[CAD and scene scripts]
— BEGIN —

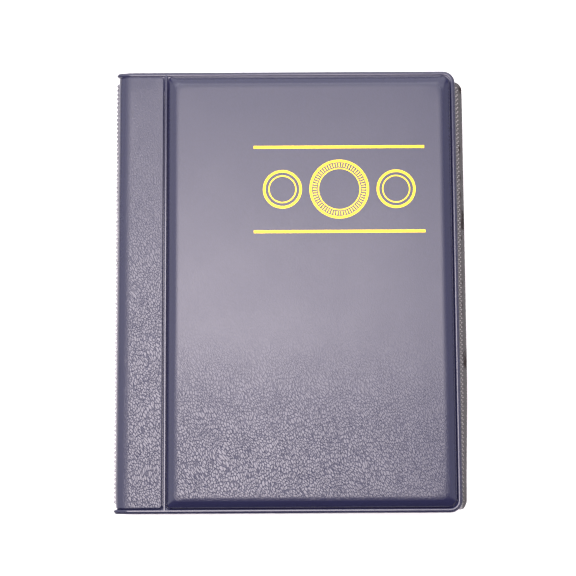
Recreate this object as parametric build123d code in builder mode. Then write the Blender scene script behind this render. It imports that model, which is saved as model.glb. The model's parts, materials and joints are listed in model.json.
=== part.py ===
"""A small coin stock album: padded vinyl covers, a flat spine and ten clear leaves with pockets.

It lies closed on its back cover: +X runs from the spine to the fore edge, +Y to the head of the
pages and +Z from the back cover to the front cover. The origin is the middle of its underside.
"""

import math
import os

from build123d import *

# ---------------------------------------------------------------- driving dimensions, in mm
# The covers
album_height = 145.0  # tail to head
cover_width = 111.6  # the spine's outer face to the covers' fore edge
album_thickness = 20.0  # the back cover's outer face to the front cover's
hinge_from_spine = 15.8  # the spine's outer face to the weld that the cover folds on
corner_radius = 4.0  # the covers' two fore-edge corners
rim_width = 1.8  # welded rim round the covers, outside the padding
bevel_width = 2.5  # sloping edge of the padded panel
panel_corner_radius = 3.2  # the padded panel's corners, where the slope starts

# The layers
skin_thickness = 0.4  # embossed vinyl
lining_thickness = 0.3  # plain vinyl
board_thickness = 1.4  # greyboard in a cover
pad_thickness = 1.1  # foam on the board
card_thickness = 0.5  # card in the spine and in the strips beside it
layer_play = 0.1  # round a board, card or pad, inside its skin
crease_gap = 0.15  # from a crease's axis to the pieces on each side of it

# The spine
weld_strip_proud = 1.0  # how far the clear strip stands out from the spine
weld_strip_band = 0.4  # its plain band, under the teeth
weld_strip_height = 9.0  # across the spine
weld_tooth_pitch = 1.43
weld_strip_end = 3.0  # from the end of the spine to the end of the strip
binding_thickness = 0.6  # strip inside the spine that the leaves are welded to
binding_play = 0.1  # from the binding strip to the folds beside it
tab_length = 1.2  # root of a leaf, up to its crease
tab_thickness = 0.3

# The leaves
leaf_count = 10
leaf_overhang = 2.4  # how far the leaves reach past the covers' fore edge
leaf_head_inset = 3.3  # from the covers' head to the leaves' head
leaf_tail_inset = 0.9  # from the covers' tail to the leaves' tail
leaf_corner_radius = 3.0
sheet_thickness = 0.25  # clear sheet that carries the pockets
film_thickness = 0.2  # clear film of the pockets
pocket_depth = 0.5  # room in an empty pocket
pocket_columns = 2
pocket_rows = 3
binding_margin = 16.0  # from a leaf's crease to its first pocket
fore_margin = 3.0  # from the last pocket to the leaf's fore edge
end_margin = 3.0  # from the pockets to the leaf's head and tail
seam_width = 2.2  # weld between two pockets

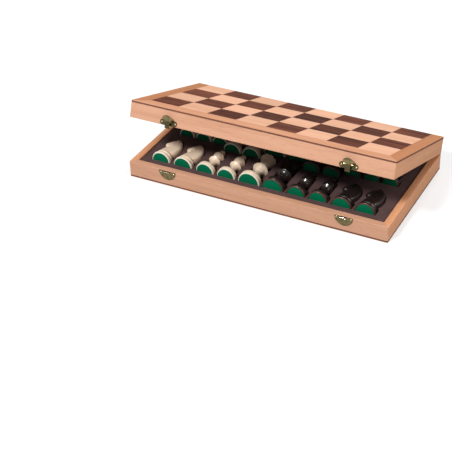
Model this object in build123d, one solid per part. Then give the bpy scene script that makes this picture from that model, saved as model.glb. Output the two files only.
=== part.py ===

— END —

*Task requirements*.
Exactly reproduce every record.

*Task answer*.
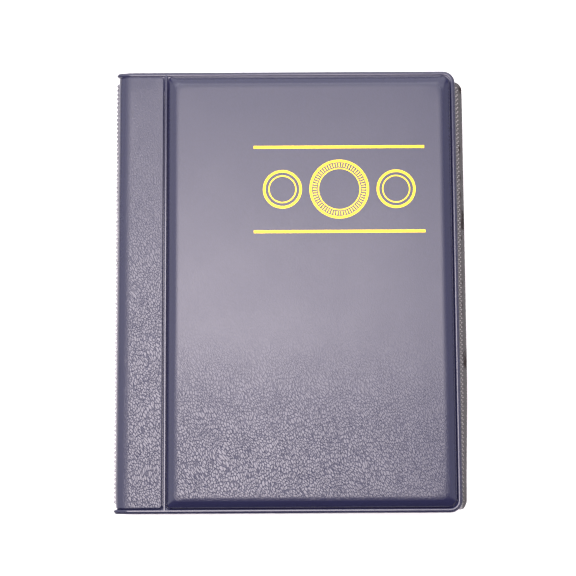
Recreate this object as parametric build123d code in builder mode. Then write the Blender scene script behind this render. It imports that model, which is saved as model.glb. The model's parts, materials and joints are listed in model.json.
=== part.py ===
"""A small coin stock album: padded vinyl covers, a flat spine and ten clear leaves with pockets.

It lies closed on its back cover: +X runs from the spine to the fore edge, +Y to the head of the
pages and +Z from the back cover to the front cover. The origin is the middle of its underside.
"""

import math
import os

from build123d import *

# ---------------------------------------------------------------- driving dimensions, in mm
# The covers
album_height = 145.0  # tail to head
cover_width = 111.6  # the spine's outer face to the covers' fore edge
album_thickness = 20.0  # the back cover's outer face to the front cover's
hinge_from_spine = 15.8  # the spine's outer face to the weld that the cover folds on
corner_radius = 4.0  # the covers' two fore-edge corners
rim_width = 1.8  # welded rim round the covers, outside the padding
bevel_width = 2.5  # sloping edge of the padded panel
panel_corner_radius = 3.2  # the padded panel's corners, where the slope starts

# The layers
skin_thickness = 0.4  # embossed vinyl
lining_thickness = 0.3  # plain vinyl
board_thickness = 1.4  # greyboard in a cover
pad_thickness = 1.1  # foam on the board
card_thickness = 0.5  # card in the spine and in the strips beside it
layer_play = 0.1  # round a board, card or pad, inside its skin
crease_gap = 0.15  # from a crease's axis to the pieces on each side of it

# The spine
weld_strip_proud = 1.0  # how far the clear strip stands out from the spine
weld_strip_band = 0.4  # its plain band, under the teeth
weld_strip_height = 9.0  # across the spine
weld_tooth_pitch = 1.43
weld_strip_end = 3.0  # from the end of the spine to the end of the strip
binding_thickness = 0.6  # strip inside the spine that the leaves are welded to
binding_play = 0.1  # from the binding strip to the folds beside it
tab_length = 1.2  # root of a leaf, up to its crease
tab_thickness = 0.3

# The leaves
leaf_count = 10
leaf_overhang = 2.4  # how far the leaves reach past the covers' fore edge
leaf_head_inset = 3.3  # from the covers' head to the leaves' head
leaf_tail_inset = 0.9  # from the covers' tail to the leaves' tail
leaf_corner_radius = 3.0
sheet_thickness = 0.25  # clear sheet that carries the pockets
film_thickness = 0.2  # clear film of the pockets
pocket_depth = 0.5  # room in an empty pocket
pocket_columns = 2
pocket_rows = 3
binding_margin = 16.0  # from a leaf's crease to its first pocket
fore_margin = 3.0  # from the last pocket to the leaf's fore edge
end_margin = 3.0  # from the pockets to the leaf's head and tail
seam_width = 2.2  # weld between two pockets

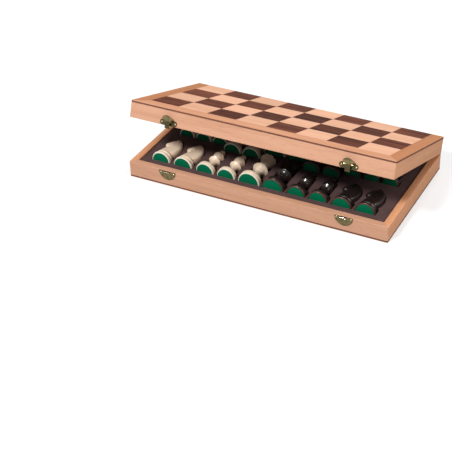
Model this object in build123d, one solid per part. Then give the bpy scene script that makes this picture from that model, saved as model.glb. Output the two files only.
=== part.py ===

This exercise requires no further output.